Available records:
start
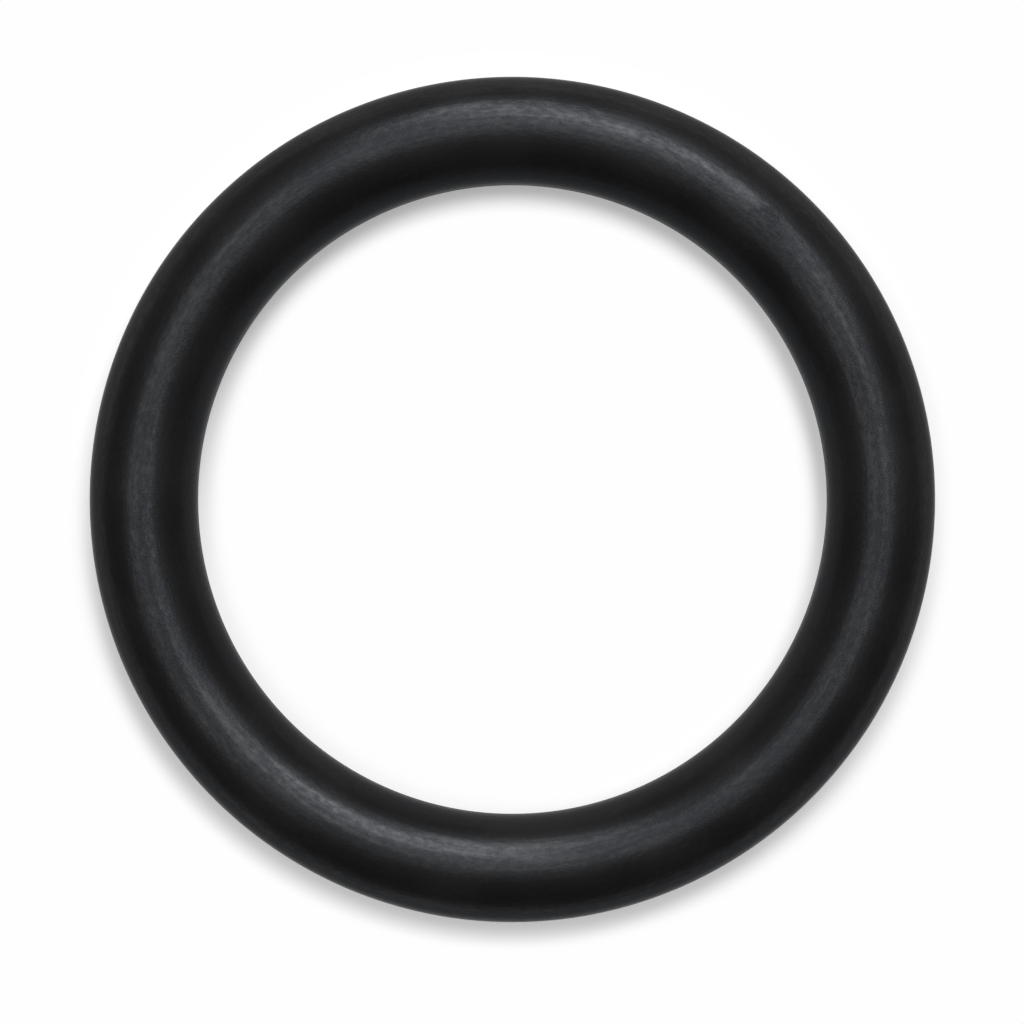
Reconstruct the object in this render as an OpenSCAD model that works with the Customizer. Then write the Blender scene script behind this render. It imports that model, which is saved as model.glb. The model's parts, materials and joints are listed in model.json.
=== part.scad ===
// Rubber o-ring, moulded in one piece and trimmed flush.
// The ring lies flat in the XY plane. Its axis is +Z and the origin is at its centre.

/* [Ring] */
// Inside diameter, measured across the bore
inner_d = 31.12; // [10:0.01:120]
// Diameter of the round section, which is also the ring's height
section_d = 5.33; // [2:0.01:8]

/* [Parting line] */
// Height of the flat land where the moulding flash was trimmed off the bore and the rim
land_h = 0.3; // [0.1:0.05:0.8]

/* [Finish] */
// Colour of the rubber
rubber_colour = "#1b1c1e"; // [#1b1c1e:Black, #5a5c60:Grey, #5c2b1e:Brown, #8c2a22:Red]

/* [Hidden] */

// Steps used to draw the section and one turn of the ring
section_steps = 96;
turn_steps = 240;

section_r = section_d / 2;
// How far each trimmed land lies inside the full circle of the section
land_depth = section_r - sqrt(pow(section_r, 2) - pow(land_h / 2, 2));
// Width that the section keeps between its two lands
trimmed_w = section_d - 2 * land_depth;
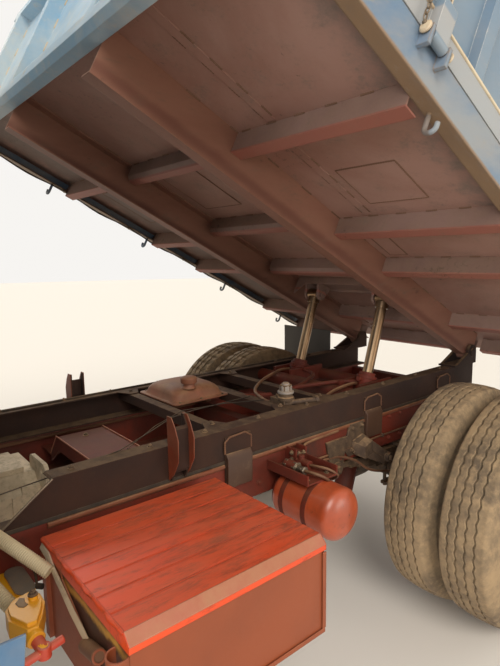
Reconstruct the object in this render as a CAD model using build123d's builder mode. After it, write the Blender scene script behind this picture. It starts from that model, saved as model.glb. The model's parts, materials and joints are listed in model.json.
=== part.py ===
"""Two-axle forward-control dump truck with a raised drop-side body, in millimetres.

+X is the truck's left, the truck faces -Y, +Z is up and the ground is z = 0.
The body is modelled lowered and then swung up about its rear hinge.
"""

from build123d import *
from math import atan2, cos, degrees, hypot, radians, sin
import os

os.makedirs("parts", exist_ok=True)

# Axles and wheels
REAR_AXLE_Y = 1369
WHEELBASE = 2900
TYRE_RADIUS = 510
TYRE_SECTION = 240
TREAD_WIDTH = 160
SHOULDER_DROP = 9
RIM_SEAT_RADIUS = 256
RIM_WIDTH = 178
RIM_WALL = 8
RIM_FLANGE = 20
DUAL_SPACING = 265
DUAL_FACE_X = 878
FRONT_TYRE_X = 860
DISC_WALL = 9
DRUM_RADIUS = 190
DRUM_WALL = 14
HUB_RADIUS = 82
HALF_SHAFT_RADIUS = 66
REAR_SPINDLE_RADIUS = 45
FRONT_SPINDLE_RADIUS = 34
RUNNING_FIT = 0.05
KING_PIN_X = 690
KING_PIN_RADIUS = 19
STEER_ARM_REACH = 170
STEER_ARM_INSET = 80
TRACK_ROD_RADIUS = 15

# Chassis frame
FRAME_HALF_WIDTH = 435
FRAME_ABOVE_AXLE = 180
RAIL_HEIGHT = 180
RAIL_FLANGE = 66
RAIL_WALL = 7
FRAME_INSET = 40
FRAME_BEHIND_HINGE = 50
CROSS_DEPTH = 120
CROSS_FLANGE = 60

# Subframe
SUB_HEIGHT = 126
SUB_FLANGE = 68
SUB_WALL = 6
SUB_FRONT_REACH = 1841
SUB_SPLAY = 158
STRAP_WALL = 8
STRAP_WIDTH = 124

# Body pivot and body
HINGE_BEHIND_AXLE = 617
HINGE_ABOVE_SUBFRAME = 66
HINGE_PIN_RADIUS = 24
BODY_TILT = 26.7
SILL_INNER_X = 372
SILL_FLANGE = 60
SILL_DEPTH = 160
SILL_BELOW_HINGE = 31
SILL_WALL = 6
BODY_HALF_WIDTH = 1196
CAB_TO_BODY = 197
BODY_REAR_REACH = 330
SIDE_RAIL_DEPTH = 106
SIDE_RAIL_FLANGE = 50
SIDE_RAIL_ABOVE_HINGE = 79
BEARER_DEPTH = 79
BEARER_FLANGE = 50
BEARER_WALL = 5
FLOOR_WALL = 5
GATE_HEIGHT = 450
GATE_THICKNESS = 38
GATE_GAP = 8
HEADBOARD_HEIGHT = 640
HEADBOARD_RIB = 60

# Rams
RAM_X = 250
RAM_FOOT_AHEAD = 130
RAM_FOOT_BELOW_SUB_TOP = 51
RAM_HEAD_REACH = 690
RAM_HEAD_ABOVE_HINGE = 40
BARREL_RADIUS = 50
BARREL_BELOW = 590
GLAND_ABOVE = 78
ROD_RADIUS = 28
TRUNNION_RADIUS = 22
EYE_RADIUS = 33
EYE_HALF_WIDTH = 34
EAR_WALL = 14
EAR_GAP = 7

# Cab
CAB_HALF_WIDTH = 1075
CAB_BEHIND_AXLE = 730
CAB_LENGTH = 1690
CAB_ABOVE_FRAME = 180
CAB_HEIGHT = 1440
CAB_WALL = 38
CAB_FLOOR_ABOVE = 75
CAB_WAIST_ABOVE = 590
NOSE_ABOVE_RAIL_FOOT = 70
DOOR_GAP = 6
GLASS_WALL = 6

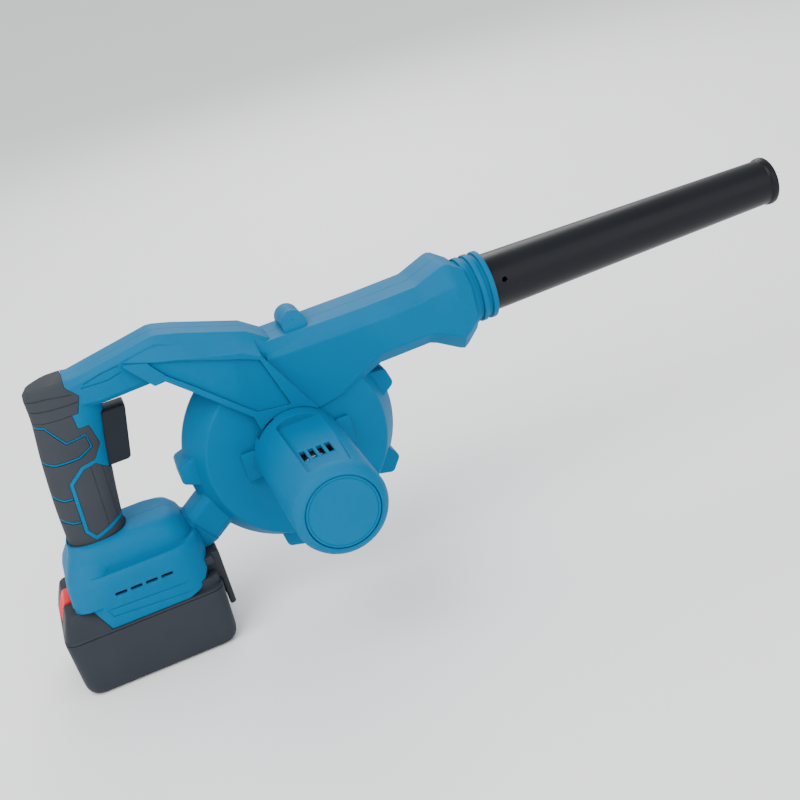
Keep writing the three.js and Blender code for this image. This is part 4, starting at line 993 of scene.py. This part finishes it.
end
Repeat every entry exactly, please.

Problem solution:
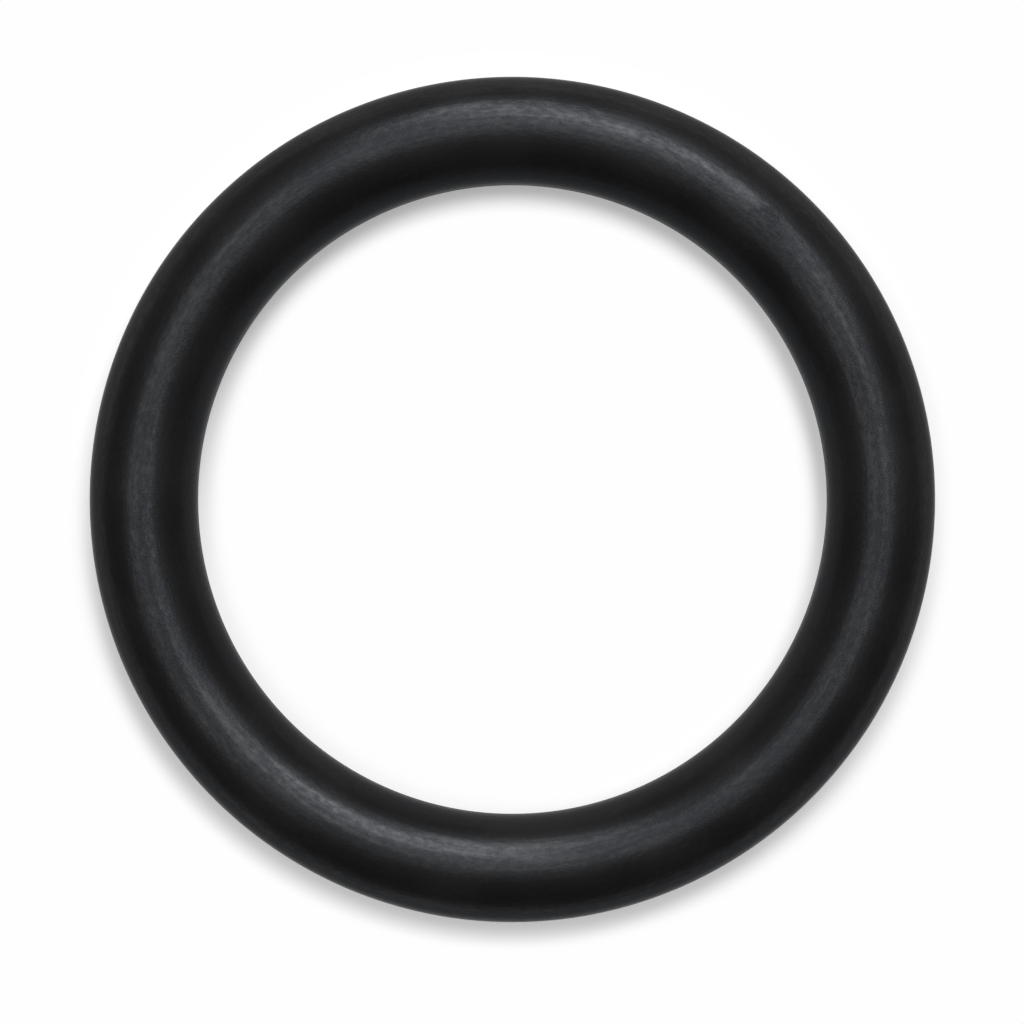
Reconstruct the object in this render as an OpenSCAD model that works with the Customizer. Then write the Blender scene script behind this render. It imports that model, which is saved as model.glb. The model's parts, materials and joints are listed in model.json.
=== part.scad ===
// Rubber o-ring, moulded in one piece and trimmed flush.
// The ring lies flat in the XY plane. Its axis is +Z and the origin is at its centre.

/* [Ring] */
// Inside diameter, measured across the bore
inner_d = 31.12; // [10:0.01:120]
// Diameter of the round section, which is also the ring's height
section_d = 5.33; // [2:0.01:8]

/* [Parting line] */
// Height of the flat land where the moulding flash was trimmed off the bore and the rim
land_h = 0.3; // [0.1:0.05:0.8]

/* [Finish] */
// Colour of the rubber
rubber_colour = "#1b1c1e"; // [#1b1c1e:Black, #5a5c60:Grey, #5c2b1e:Brown, #8c2a22:Red]

/* [Hidden] */

// Steps used to draw the section and one turn of the ring
section_steps = 96;
turn_steps = 240;

section_r = section_d / 2;
// How far each trimmed land lies inside the full circle of the section
land_depth = section_r - sqrt(pow(section_r, 2) - pow(land_h / 2, 2));
// Width that the section keeps between its two lands
trimmed_w = section_d - 2 * land_depth;
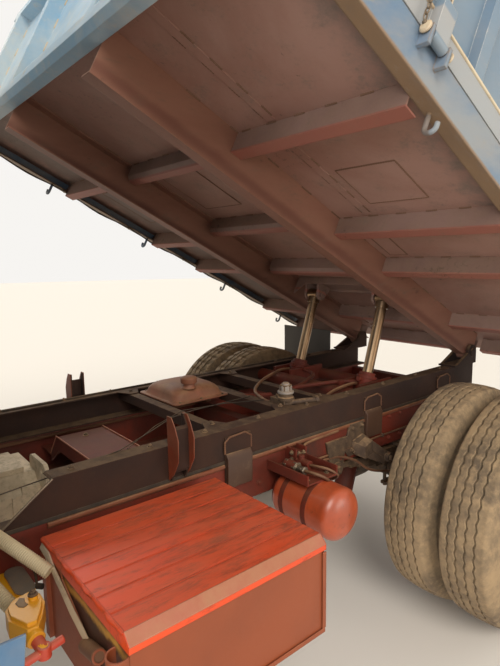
Reconstruct the object in this render as a CAD model using build123d's builder mode. After it, write the Blender scene script behind this picture. It starts from that model, saved as model.glb. The model's parts, materials and joints are listed in model.json.
=== part.py ===
"""Two-axle forward-control dump truck with a raised drop-side body, in millimetres.

+X is the truck's left, the truck faces -Y, +Z is up and the ground is z = 0.
The body is modelled lowered and then swung up about its rear hinge.
"""

from build123d import *
from math import atan2, cos, degrees, hypot, radians, sin
import os

os.makedirs("parts", exist_ok=True)

# Axles and wheels
REAR_AXLE_Y = 1369
WHEELBASE = 2900
TYRE_RADIUS = 510
TYRE_SECTION = 240
TREAD_WIDTH = 160
SHOULDER_DROP = 9
RIM_SEAT_RADIUS = 256
RIM_WIDTH = 178
RIM_WALL = 8
RIM_FLANGE = 20
DUAL_SPACING = 265
DUAL_FACE_X = 878
FRONT_TYRE_X = 860
DISC_WALL = 9
DRUM_RADIUS = 190
DRUM_WALL = 14
HUB_RADIUS = 82
HALF_SHAFT_RADIUS = 66
REAR_SPINDLE_RADIUS = 45
FRONT_SPINDLE_RADIUS = 34
RUNNING_FIT = 0.05
KING_PIN_X = 690
KING_PIN_RADIUS = 19
STEER_ARM_REACH = 170
STEER_ARM_INSET = 80
TRACK_ROD_RADIUS = 15

# Chassis frame
FRAME_HALF_WIDTH = 435
FRAME_ABOVE_AXLE = 180
RAIL_HEIGHT = 180
RAIL_FLANGE = 66
RAIL_WALL = 7
FRAME_INSET = 40
FRAME_BEHIND_HINGE = 50
CROSS_DEPTH = 120
CROSS_FLANGE = 60

# Subframe
SUB_HEIGHT = 126
SUB_FLANGE = 68
SUB_WALL = 6
SUB_FRONT_REACH = 1841
SUB_SPLAY = 158
STRAP_WALL = 8
STRAP_WIDTH = 124

# Body pivot and body
HINGE_BEHIND_AXLE = 617
HINGE_ABOVE_SUBFRAME = 66
HINGE_PIN_RADIUS = 24
BODY_TILT = 26.7
SILL_INNER_X = 372
SILL_FLANGE = 60
SILL_DEPTH = 160
SILL_BELOW_HINGE = 31
SILL_WALL = 6
BODY_HALF_WIDTH = 1196
CAB_TO_BODY = 197
BODY_REAR_REACH = 330
SIDE_RAIL_DEPTH = 106
SIDE_RAIL_FLANGE = 50
SIDE_RAIL_ABOVE_HINGE = 79
BEARER_DEPTH = 79
BEARER_FLANGE = 50
BEARER_WALL = 5
FLOOR_WALL = 5
GATE_HEIGHT = 450
GATE_THICKNESS = 38
GATE_GAP = 8
HEADBOARD_HEIGHT = 640
HEADBOARD_RIB = 60

# Rams
RAM_X = 250
RAM_FOOT_AHEAD = 130
RAM_FOOT_BELOW_SUB_TOP = 51
RAM_HEAD_REACH = 690
RAM_HEAD_ABOVE_HINGE = 40
BARREL_RADIUS = 50
BARREL_BELOW = 590
GLAND_ABOVE = 78
ROD_RADIUS = 28
TRUNNION_RADIUS = 22
EYE_RADIUS = 33
EYE_HALF_WIDTH = 34
EAR_WALL = 14
EAR_GAP = 7

# Cab
CAB_HALF_WIDTH = 1075
CAB_BEHIND_AXLE = 730
CAB_LENGTH = 1690
CAB_ABOVE_FRAME = 180
CAB_HEIGHT = 1440
CAB_WALL = 38
CAB_FLOOR_ABOVE = 75
CAB_WAIST_ABOVE = 590
NOSE_ABOVE_RAIL_FOOT = 70
DOOR_GAP = 6
GLASS_WALL = 6

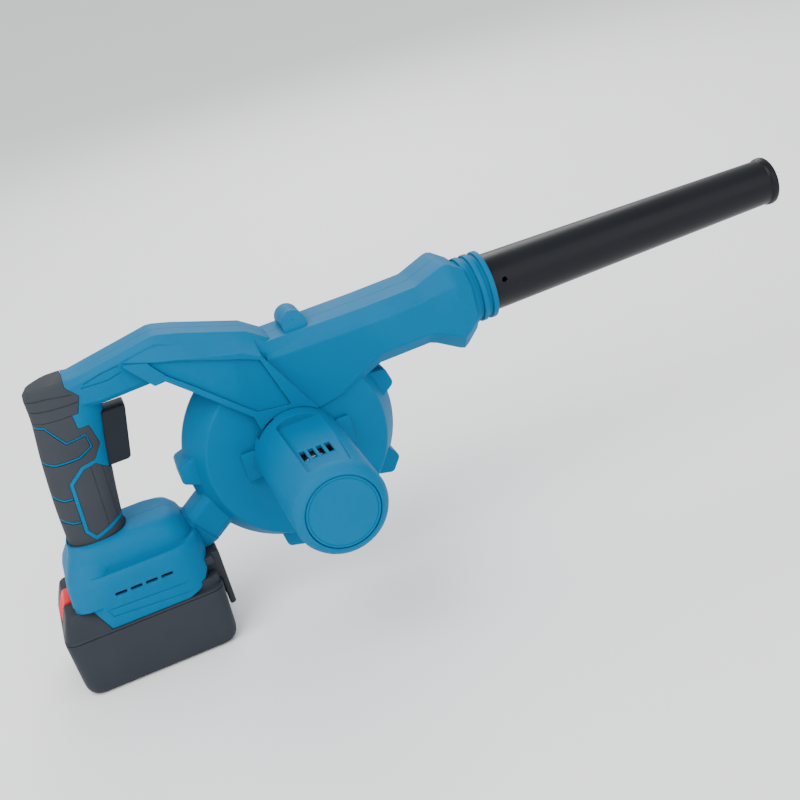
Keep writing the three.js and Blender code for this image. This is part 4, starting at line 993 of scene.py. This part finishes it.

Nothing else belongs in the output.